* Begin RECORDS FOR PROCESSING *

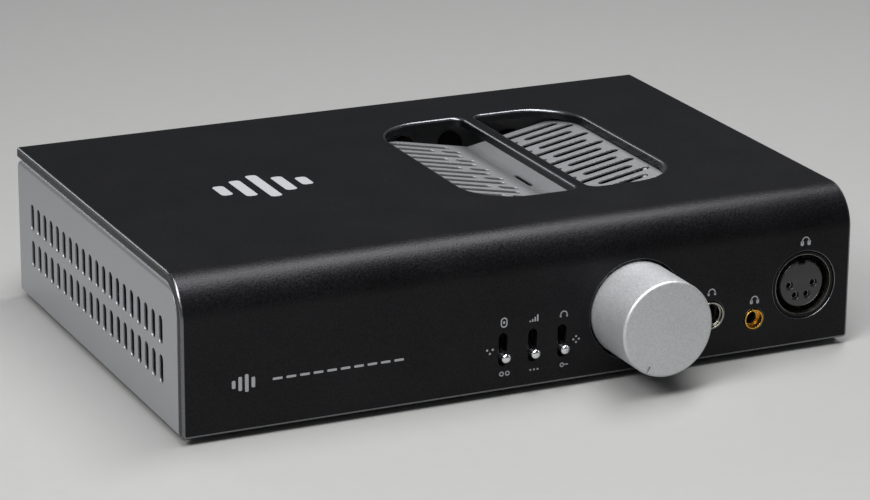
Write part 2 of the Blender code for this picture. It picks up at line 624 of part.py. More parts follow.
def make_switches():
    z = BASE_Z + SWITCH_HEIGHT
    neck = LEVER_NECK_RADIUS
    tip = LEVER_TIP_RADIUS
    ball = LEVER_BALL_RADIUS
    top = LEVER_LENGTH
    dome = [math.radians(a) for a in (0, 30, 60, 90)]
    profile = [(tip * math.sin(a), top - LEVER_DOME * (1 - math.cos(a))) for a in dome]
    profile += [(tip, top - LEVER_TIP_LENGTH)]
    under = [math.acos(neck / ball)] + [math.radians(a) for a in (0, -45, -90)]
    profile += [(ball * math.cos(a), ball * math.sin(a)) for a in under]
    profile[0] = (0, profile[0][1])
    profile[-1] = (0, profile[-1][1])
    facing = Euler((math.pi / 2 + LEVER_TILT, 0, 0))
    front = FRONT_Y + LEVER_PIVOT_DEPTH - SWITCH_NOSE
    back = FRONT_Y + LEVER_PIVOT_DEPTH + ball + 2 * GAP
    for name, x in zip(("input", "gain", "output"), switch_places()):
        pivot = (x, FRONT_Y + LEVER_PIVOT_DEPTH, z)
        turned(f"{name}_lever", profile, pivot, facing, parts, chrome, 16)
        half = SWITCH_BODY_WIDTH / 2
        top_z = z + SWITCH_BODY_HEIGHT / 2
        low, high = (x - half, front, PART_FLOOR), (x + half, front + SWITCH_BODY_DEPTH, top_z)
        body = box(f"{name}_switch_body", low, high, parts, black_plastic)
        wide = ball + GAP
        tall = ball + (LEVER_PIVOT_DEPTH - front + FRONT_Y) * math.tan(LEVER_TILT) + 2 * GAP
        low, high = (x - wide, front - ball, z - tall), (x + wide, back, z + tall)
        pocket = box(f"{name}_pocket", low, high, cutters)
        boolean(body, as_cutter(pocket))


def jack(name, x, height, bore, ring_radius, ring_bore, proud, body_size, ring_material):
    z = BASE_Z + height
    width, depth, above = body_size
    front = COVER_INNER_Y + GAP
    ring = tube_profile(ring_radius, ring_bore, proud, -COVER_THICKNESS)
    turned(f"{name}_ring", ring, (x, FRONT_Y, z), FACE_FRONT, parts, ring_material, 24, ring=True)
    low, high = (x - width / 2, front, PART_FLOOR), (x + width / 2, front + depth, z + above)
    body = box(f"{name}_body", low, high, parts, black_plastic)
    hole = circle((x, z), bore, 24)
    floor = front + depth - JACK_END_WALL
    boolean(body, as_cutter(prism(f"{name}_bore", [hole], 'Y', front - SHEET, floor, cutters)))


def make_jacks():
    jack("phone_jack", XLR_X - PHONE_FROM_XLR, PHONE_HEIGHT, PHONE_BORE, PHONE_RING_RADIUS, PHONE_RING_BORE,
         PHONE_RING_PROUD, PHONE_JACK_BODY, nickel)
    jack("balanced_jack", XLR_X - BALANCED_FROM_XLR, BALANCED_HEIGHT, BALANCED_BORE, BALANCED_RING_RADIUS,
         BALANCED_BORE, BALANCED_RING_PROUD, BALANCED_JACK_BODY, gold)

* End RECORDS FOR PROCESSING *
* Begin RECORDS FOR PROCESSING *

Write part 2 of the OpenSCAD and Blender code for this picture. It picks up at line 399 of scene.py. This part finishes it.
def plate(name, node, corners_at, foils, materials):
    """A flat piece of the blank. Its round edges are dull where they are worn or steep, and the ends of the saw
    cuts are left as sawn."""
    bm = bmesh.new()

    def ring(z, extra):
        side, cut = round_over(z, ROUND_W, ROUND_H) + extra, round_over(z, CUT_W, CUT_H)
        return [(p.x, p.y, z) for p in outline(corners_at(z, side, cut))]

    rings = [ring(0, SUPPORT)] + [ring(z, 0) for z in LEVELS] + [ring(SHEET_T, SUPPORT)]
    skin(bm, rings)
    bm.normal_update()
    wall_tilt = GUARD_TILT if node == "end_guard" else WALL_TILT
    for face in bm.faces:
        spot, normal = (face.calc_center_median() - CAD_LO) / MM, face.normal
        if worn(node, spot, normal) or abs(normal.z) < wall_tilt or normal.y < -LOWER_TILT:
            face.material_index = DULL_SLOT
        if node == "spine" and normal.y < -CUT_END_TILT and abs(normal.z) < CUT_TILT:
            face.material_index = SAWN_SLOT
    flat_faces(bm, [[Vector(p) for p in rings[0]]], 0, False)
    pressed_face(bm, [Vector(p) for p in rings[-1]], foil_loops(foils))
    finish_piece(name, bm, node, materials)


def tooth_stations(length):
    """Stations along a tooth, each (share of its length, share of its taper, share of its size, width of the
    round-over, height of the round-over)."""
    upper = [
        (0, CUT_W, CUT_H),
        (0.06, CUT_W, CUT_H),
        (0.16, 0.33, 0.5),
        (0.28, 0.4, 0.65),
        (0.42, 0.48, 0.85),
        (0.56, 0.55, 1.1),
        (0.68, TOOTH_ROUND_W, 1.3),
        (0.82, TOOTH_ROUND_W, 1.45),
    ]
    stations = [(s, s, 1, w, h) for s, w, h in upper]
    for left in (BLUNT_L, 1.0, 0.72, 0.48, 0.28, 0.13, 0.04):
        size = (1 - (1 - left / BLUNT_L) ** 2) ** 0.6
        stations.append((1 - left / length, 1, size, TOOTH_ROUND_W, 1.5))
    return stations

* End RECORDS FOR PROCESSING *

*WORK TO BE COMPLETED*:
From the records above, print exactly the lines that run from the line with "Write part 2 of the Blender" to the line with "boolean(body, as_cutter(pocket))", inclusive.

*ANSWER FOR THIS EXERCISE*:
Write part 2 of the Blender code for this picture. It picks up at line 624 of part.py. More parts follow.
def make_switches():
    z = BASE_Z + SWITCH_HEIGHT
    neck = LEVER_NECK_RADIUS
    tip = LEVER_TIP_RADIUS
    ball = LEVER_BALL_RADIUS
    top = LEVER_LENGTH
    dome = [math.radians(a) for a in (0, 30, 60, 90)]
    profile = [(tip * math.sin(a), top - LEVER_DOME * (1 - math.cos(a))) for a in dome]
    profile += [(tip, top - LEVER_TIP_LENGTH)]
    under = [math.acos(neck / ball)] + [math.radians(a) for a in (0, -45, -90)]
    profile += [(ball * math.cos(a), ball * math.sin(a)) for a in under]
    profile[0] = (0, profile[0][1])
    profile[-1] = (0, profile[-1][1])
    facing = Euler((math.pi / 2 + LEVER_TILT, 0, 0))
    front = FRONT_Y + LEVER_PIVOT_DEPTH - SWITCH_NOSE
    back = FRONT_Y + LEVER_PIVOT_DEPTH + ball + 2 * GAP
    for name, x in zip(("input", "gain", "output"), switch_places()):
        pivot = (x, FRONT_Y + LEVER_PIVOT_DEPTH, z)
        turned(f"{name}_lever", profile, pivot, facing, parts, chrome, 16)
        half = SWITCH_BODY_WIDTH / 2
        top_z = z + SWITCH_BODY_HEIGHT / 2
        low, high = (x - half, front, PART_FLOOR), (x + half, front + SWITCH_BODY_DEPTH, top_z)
        body = box(f"{name}_switch_body", low, high, parts, black_plastic)
        wide = ball + GAP
        tall = ball + (LEVER_PIVOT_DEPTH - front + FRONT_Y) * math.tan(LEVER_TILT) + 2 * GAP
        low, high = (x - wide, front - ball, z - tall), (x + wide, back, z + tall)
        pocket = box(f"{name}_pocket", low, high, cutters)
        boolean(body, as_cutter(pocket))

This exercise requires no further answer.